Soviet scientist and explorer (1905–1953)

Pyotr Petrovich Shirshov (Пётр Петро́вич Ширшо́в; 17 February 1953) was a Soviet oceanographer, hydrobiologist, polar explorer, statesman, academician (1939), the first minister of Ministry of Maritime Fleet of the USSR and Hero of the Soviet Union (1938).

Pyotr Shirshov graduated from the Odessa Public Education Institute in 1929. In 1929–1932, he was a researcher at the Botanical Garden of the Soviet Academy of Sciences. In 1932–1936, Pyotr Shirshov was employed as a researcher at the All-Union Arctic Institute. He participated in numerous Arctic expeditions, including the ones on icebreakers Sibiryakov (1932) and Chelyuskin and a drifting ice station North Pole-1 (1937–1938). In 1942–1948, Pyotr Shirshov was People's Commissar of the Maritime Fleet, later minister of Ministry of Maritime Fleet of the USSR. In 1946–1953, he headed the Institute of Oceanology of the Soviet Academy of Sciences, which he had established himself. In 1946–1950, Pyotr Shirshov chaired the Pacific Ocean Science Committee.

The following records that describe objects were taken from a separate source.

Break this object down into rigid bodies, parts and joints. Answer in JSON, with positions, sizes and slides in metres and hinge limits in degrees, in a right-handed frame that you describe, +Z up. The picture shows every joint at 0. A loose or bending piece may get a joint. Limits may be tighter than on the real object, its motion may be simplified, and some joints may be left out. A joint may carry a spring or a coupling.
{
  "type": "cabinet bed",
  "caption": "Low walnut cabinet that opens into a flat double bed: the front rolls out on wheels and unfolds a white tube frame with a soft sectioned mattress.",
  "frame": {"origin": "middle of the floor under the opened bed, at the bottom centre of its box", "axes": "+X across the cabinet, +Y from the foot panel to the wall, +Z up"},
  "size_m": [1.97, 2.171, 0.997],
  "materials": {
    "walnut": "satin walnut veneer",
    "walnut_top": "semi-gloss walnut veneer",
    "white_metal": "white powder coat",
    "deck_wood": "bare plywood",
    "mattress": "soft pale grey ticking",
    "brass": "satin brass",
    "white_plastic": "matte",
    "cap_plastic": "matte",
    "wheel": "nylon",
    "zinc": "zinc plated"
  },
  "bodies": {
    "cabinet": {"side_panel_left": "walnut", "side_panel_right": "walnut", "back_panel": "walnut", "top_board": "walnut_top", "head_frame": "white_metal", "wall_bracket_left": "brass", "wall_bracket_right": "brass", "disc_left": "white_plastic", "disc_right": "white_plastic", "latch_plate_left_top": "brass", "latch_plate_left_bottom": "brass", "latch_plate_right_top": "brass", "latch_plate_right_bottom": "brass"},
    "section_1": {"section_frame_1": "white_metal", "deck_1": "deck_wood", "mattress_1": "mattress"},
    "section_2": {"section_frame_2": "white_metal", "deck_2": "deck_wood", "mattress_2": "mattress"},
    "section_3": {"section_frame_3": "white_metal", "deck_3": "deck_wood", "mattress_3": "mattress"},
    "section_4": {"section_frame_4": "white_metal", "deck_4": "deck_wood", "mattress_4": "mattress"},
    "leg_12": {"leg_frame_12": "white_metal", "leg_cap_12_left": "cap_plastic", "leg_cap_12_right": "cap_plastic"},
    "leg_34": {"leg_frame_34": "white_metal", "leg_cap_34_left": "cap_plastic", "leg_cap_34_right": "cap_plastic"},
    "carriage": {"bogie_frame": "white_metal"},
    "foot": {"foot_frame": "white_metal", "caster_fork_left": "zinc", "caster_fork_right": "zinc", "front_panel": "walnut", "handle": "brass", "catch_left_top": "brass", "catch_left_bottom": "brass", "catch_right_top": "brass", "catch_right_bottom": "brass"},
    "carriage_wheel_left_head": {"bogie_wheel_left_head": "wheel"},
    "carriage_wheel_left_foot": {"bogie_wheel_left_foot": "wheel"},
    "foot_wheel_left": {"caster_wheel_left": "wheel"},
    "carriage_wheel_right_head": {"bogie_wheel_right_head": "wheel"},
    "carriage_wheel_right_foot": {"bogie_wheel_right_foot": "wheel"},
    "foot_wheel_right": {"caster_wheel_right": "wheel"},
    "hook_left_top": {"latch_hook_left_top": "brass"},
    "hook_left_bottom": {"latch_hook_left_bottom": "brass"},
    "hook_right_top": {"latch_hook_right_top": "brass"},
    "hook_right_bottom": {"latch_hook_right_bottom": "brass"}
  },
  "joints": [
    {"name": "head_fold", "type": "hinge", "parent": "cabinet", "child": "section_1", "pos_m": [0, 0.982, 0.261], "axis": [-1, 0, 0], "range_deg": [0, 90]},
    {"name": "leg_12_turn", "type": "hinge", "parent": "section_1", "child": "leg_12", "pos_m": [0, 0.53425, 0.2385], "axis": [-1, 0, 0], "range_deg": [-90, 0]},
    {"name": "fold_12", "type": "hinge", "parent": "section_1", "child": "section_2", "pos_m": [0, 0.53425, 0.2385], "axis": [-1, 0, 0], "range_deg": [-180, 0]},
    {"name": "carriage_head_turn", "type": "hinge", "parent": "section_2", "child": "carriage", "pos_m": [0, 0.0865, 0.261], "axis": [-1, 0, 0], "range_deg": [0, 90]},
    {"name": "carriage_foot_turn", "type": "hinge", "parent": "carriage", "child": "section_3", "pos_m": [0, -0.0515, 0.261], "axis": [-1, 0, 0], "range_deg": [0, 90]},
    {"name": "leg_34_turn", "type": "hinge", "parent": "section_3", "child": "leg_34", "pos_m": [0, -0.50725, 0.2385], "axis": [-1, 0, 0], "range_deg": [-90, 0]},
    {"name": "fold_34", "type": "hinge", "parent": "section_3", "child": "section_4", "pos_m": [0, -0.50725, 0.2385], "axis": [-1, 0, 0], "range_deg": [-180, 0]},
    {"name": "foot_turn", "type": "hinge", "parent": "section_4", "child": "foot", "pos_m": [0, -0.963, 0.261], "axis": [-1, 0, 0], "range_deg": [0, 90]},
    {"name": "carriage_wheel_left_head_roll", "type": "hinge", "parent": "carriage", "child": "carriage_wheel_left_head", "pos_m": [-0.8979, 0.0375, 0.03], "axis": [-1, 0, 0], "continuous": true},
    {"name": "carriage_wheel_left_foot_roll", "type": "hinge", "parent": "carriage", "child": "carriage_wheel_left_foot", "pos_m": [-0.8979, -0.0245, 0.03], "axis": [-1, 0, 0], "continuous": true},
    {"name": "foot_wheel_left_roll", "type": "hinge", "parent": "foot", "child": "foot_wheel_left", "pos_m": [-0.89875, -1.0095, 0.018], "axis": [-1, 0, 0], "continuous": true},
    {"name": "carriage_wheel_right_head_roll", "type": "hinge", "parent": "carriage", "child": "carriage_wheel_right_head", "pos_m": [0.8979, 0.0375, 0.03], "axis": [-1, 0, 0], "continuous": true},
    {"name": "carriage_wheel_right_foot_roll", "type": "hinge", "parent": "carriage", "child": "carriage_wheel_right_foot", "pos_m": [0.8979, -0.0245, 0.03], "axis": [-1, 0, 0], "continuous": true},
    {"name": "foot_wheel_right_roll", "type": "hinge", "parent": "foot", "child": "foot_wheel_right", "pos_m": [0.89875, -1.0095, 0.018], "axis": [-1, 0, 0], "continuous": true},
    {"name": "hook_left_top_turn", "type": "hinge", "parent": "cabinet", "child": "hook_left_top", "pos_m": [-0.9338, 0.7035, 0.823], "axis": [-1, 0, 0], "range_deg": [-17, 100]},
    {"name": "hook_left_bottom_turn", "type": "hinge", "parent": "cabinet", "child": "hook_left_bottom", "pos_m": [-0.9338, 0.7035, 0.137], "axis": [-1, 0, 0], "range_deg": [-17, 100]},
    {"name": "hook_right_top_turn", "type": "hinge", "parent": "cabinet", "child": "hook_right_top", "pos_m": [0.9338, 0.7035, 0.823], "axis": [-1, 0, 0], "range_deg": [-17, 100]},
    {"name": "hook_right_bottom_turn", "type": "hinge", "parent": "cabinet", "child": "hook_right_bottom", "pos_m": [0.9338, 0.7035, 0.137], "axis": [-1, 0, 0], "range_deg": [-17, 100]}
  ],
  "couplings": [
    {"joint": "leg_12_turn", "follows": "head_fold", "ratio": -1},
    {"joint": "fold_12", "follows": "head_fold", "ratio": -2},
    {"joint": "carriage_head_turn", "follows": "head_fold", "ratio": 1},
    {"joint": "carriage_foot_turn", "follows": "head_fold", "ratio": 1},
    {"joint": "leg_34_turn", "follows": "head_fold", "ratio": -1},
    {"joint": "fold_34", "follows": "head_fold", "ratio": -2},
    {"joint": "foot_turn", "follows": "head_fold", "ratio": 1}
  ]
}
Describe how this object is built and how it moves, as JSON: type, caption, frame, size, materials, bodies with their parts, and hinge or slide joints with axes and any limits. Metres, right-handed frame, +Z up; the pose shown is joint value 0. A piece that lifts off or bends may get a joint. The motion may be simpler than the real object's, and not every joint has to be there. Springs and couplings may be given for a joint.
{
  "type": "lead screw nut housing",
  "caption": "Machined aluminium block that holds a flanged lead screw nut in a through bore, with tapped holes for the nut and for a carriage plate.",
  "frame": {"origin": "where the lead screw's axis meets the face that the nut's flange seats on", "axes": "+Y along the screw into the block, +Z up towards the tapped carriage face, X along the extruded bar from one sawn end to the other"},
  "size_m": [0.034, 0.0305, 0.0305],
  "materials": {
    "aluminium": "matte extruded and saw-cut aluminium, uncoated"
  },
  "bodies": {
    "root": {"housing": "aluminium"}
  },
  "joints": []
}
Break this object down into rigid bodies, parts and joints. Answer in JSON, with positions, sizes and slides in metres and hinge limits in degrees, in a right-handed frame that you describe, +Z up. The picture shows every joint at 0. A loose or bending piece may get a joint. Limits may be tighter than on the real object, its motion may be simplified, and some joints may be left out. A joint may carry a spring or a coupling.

Pyotr Shirshov authored numerous works dealing with his research on plankton in polar regions. He is known to have proven the fallacy of the hypothesis that there is no life in high latitudes of the Arctic Ocean. Pyotr Shirshov was awarded three Orders of Lenin, four other orders, and several medals.

==Memoria==
A bay in the Franz Josef Land, an underwater range in the Bering Sea, and Shirshov Institute of Oceanology bear Pyotr Shirshov's name.

Mount Shirshov, in the Tula Mountains, Enderby Land, is also named after Shirshov.